EXERCISE MATERIAL

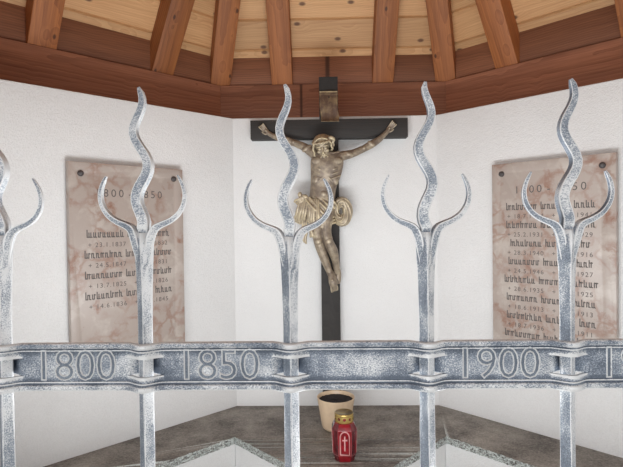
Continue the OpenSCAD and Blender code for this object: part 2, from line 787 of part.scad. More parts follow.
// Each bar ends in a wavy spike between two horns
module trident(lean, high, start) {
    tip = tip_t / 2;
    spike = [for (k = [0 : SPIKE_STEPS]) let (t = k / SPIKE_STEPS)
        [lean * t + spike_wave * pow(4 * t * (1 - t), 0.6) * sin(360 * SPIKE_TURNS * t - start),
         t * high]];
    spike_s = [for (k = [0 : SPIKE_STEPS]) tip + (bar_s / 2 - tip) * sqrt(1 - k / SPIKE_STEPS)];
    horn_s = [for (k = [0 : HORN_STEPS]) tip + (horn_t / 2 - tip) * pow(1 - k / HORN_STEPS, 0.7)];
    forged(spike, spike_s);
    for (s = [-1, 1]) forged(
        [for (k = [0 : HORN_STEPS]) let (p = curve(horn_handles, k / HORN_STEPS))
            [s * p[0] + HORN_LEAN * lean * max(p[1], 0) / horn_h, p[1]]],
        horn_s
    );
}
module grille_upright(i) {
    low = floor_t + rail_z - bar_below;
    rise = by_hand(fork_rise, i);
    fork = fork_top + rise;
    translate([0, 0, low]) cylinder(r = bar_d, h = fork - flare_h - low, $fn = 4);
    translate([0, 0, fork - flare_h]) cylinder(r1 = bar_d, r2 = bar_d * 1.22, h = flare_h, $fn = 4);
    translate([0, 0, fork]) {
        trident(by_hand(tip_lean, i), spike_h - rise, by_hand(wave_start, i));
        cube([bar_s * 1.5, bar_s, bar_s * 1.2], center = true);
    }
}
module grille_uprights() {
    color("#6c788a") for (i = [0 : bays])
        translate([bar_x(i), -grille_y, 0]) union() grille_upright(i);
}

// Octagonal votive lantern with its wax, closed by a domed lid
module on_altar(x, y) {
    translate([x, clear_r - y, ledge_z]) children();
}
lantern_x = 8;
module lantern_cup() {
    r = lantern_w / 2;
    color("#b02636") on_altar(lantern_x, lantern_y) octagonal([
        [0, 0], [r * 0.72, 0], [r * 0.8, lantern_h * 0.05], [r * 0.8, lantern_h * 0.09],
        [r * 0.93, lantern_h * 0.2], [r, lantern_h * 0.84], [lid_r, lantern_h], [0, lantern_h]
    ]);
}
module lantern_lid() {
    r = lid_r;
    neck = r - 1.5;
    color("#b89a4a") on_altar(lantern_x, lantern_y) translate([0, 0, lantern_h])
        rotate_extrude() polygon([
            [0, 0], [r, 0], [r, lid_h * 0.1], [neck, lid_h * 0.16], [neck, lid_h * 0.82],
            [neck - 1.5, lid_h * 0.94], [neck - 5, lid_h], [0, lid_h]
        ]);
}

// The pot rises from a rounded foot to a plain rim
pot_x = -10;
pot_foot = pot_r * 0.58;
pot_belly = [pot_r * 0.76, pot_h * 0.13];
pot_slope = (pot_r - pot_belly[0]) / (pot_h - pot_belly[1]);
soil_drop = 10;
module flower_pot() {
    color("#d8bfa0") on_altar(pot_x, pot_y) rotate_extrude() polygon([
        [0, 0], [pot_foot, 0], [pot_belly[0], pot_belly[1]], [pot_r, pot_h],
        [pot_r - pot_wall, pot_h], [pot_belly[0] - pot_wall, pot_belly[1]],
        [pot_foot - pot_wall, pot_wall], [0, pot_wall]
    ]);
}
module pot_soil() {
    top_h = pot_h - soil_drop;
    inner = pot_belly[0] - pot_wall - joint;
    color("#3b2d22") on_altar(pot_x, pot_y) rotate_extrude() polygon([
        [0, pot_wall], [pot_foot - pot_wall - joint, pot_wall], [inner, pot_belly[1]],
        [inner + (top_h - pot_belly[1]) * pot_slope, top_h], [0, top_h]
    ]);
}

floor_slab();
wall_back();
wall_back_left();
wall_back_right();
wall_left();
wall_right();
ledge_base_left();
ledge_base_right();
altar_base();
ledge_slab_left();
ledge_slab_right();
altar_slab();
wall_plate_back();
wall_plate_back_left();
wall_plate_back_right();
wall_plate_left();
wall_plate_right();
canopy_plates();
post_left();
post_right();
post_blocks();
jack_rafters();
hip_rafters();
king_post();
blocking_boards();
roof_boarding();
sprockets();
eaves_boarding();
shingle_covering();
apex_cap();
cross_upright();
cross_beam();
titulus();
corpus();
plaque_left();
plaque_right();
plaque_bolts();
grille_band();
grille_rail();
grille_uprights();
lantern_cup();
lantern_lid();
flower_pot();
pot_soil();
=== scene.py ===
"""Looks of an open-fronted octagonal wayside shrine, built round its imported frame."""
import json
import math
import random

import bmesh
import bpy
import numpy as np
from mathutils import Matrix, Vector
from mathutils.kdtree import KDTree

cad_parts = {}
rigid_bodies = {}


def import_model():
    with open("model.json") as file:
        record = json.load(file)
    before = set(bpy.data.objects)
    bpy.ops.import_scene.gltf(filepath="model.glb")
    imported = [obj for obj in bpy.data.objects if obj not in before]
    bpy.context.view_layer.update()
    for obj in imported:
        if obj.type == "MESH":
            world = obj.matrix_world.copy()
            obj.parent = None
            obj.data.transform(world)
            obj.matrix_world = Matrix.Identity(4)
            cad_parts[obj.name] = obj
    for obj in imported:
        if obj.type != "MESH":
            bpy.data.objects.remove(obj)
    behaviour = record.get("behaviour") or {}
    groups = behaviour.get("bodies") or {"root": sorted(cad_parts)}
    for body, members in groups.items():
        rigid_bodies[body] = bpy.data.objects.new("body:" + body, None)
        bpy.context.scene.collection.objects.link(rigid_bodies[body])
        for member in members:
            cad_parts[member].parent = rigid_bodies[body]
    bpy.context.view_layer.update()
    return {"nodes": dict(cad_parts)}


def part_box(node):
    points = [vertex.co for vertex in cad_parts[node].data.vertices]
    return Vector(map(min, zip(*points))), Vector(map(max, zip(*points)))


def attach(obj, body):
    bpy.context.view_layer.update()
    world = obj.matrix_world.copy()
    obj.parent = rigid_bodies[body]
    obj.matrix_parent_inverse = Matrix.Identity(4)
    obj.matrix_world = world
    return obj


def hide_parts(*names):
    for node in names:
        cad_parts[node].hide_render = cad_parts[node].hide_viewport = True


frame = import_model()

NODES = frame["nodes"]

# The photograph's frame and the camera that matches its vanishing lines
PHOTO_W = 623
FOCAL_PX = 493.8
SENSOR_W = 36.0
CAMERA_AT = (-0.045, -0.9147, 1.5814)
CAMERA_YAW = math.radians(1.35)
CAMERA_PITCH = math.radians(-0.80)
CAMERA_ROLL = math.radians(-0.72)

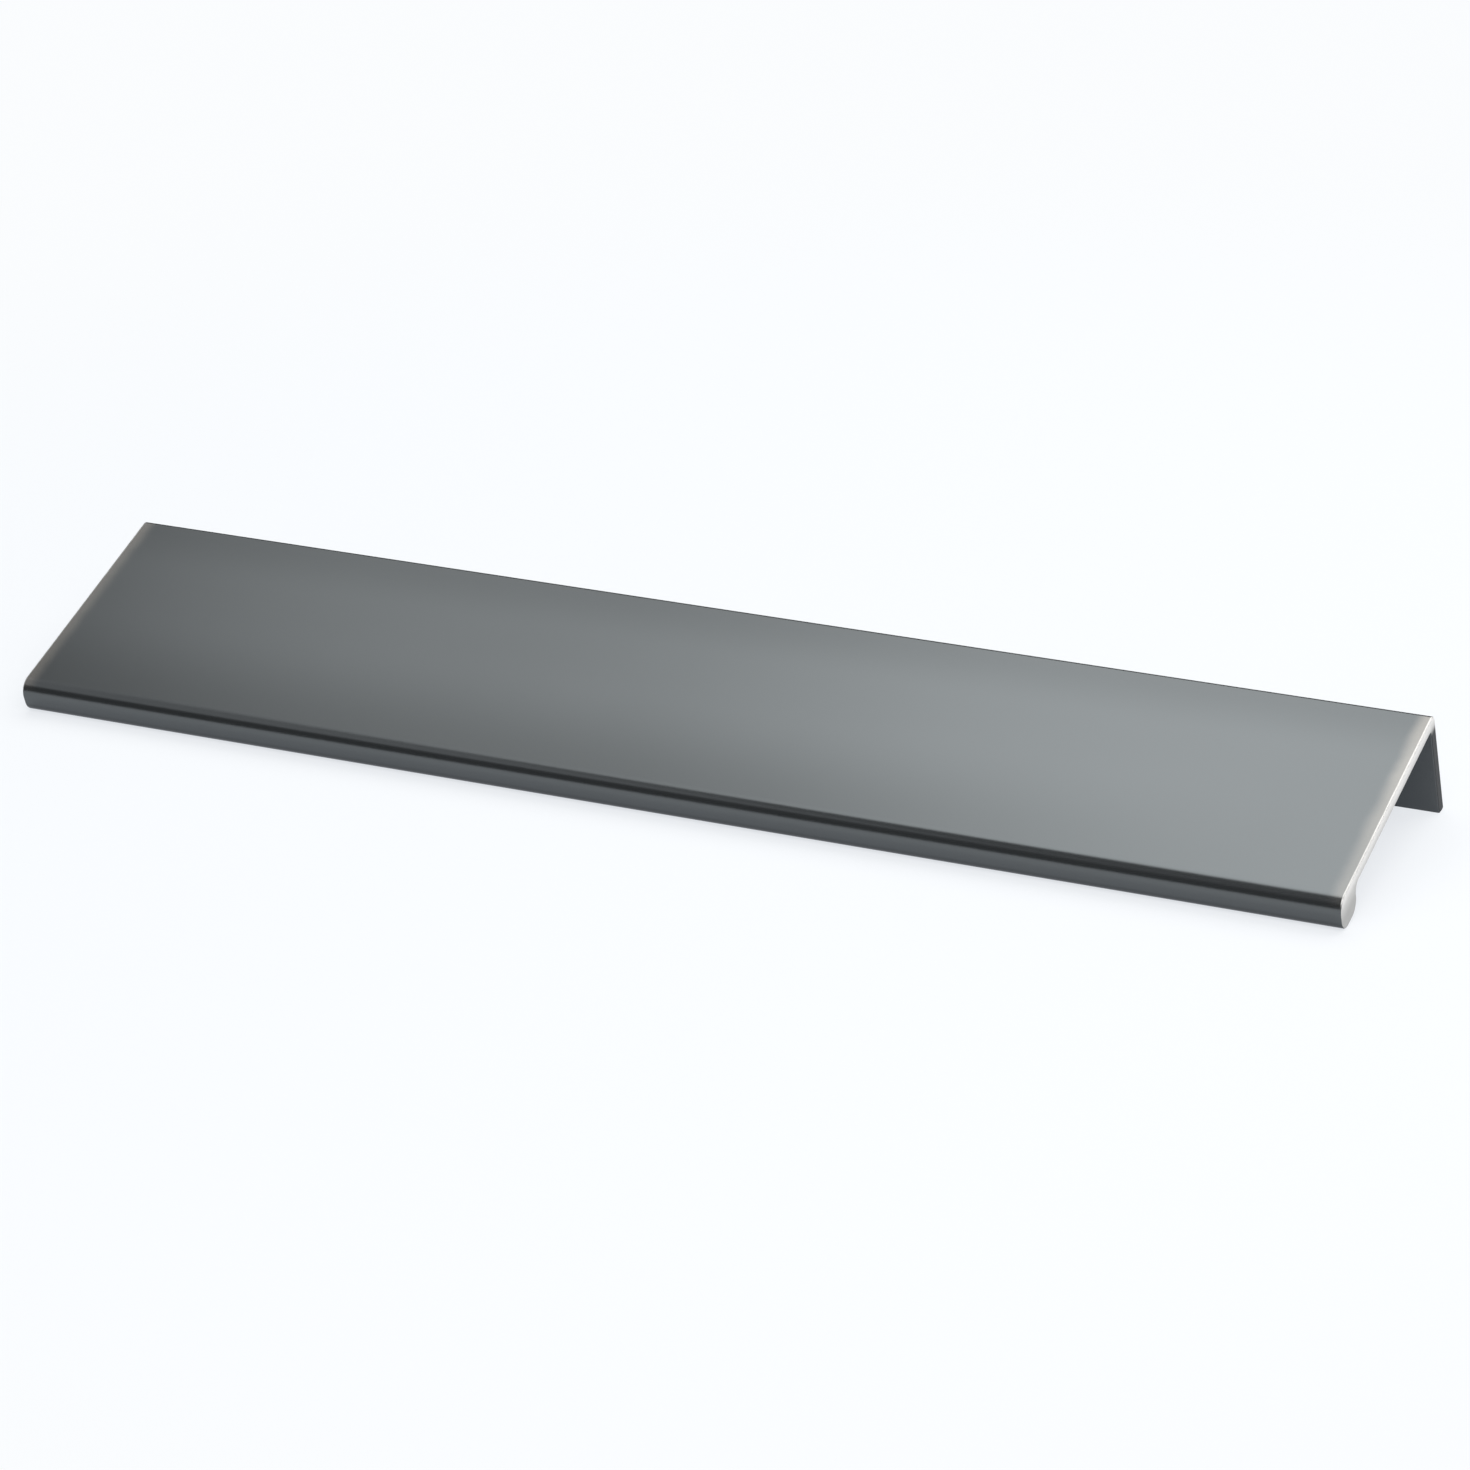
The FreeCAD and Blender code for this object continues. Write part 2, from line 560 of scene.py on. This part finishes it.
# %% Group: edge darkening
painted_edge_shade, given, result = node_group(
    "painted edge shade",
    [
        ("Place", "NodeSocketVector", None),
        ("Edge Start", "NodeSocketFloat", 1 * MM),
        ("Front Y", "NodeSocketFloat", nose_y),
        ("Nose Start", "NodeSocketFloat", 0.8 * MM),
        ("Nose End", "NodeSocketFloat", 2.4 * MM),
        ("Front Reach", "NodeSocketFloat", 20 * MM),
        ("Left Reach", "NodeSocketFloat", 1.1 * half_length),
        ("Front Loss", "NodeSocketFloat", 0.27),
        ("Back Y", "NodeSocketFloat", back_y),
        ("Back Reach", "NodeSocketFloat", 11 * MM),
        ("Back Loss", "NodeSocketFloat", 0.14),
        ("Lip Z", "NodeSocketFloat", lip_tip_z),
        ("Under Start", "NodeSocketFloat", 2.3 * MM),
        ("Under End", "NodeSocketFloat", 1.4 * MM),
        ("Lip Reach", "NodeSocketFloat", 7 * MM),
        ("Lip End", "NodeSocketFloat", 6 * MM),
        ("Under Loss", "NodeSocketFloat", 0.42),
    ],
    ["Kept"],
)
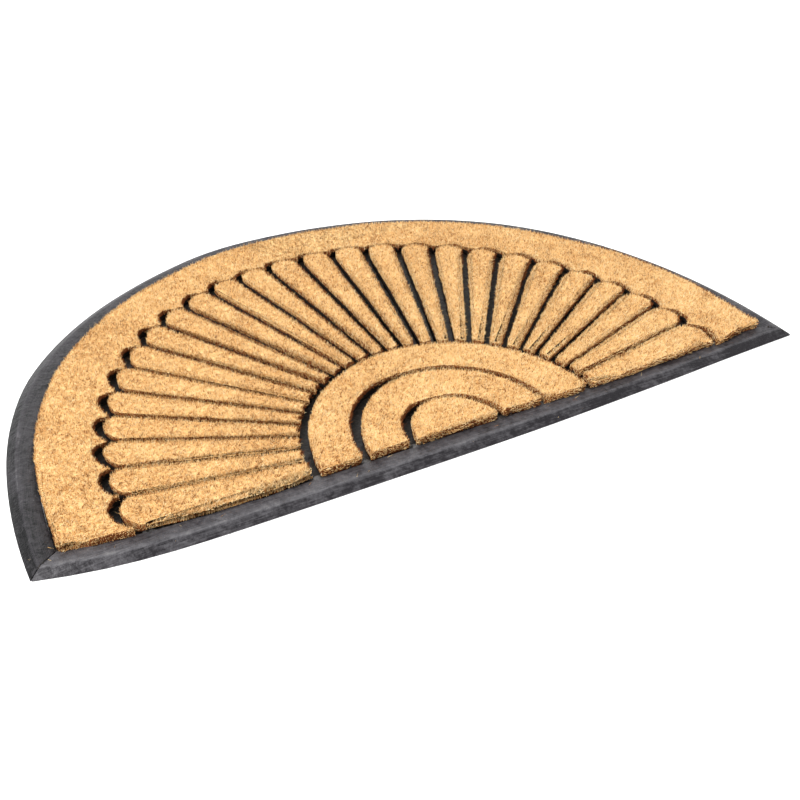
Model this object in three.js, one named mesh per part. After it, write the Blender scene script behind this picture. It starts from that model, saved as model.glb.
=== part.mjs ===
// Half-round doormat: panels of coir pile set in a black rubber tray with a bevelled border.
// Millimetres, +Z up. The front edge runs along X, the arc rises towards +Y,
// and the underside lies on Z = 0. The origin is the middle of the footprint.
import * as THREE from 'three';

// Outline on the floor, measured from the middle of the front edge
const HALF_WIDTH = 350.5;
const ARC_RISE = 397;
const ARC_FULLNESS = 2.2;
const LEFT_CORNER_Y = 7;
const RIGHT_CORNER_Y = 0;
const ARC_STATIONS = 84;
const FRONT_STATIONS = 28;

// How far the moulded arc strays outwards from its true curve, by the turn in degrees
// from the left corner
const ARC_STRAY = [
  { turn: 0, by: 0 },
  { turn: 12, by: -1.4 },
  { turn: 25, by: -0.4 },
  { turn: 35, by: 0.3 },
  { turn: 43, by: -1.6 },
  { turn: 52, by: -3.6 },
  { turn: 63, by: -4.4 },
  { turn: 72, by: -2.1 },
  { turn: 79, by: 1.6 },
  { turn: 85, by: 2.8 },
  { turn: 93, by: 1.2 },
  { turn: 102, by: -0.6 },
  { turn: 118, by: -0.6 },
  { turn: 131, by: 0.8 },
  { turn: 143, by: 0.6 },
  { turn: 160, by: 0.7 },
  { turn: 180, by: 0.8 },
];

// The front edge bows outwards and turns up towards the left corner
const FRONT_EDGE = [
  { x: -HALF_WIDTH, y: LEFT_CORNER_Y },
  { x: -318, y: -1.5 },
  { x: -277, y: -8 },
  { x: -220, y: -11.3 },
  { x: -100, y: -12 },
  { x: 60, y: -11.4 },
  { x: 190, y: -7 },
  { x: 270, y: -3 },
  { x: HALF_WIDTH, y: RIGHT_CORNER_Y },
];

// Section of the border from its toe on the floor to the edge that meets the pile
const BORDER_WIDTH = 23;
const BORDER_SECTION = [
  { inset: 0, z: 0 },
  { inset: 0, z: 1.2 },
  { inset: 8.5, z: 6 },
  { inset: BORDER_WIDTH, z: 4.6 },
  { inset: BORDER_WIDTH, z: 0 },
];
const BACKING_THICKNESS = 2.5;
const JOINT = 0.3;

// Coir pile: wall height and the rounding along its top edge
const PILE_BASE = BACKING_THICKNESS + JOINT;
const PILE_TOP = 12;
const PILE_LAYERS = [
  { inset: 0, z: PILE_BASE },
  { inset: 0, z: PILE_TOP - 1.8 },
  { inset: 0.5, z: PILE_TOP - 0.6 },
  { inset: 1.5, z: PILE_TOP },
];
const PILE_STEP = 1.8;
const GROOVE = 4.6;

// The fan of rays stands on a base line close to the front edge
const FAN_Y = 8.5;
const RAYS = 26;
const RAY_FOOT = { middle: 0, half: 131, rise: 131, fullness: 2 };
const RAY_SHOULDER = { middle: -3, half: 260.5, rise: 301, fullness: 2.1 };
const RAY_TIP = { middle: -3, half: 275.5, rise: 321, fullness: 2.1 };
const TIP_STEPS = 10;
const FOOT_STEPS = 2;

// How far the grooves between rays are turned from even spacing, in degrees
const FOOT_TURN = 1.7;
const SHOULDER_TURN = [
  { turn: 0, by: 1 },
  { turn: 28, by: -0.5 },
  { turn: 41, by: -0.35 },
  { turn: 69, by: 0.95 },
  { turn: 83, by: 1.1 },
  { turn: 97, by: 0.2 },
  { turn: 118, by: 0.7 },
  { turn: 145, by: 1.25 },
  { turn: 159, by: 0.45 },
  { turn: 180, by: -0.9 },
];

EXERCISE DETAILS
Print, without alteration, the lines from the line with "floor_slab();" to the line with "points = [vertex.co". Include both of them, and omit every other line.

ANSWER TO THIS PROBLEM
floor_slab();
wall_back();
wall_back_left();
wall_back_right();
wall_left();
wall_right();
ledge_base_left();
ledge_base_right();
altar_base();
ledge_slab_left();
ledge_slab_right();
altar_slab();
wall_plate_back();
wall_plate_back_left();
wall_plate_back_right();
wall_plate_left();
wall_plate_right();
canopy_plates();
post_left();
post_right();
post_blocks();
jack_rafters();
hip_rafters();
king_post();
blocking_boards();
roof_boarding();
sprockets();
eaves_boarding();
shingle_covering();
apex_cap();
cross_upright();
cross_beam();
titulus();
corpus();
plaque_left();
plaque_right();
plaque_bolts();
grille_band();
grille_rail();
grille_uprights();
lantern_cup();
lantern_lid();
flower_pot();
pot_soil();
=== scene.py ===
"""Looks of an open-fronted octagonal wayside shrine, built round its imported frame."""
import json
import math
import random

import bmesh
import bpy
import numpy as np
from mathutils import Matrix, Vector
from mathutils.kdtree import KDTree

cad_parts = {}
rigid_bodies = {}


def import_model():
    with open("model.json") as file:
        record = json.load(file)
    before = set(bpy.data.objects)
    bpy.ops.import_scene.gltf(filepath="model.glb")
    imported = [obj for obj in bpy.data.objects if obj not in before]
    bpy.context.view_layer.update()
    for obj in imported:
        if obj.type == "MESH":
            world = obj.matrix_world.copy()
            obj.parent = None
            obj.data.transform(world)
            obj.matrix_world = Matrix.Identity(4)
            cad_parts[obj.name] = obj
    for obj in imported:
        if obj.type != "MESH":
            bpy.data.objects.remove(obj)
    behaviour = record.get("behaviour") or {}
    groups = behaviour.get("bodies") or {"root": sorted(cad_parts)}
    for body, members in groups.items():
        rigid_bodies[body] = bpy.data.objects.new("body:" + body, None)
        bpy.context.scene.collection.objects.link(rigid_bodies[body])
        for member in members:
            cad_parts[member].parent = rigid_bodies[body]
    bpy.context.view_layer.update()
    return {"nodes": dict(cad_parts)}


def part_box(node):
    points = [vertex.co for vertex in cad_parts[node].data.vertices]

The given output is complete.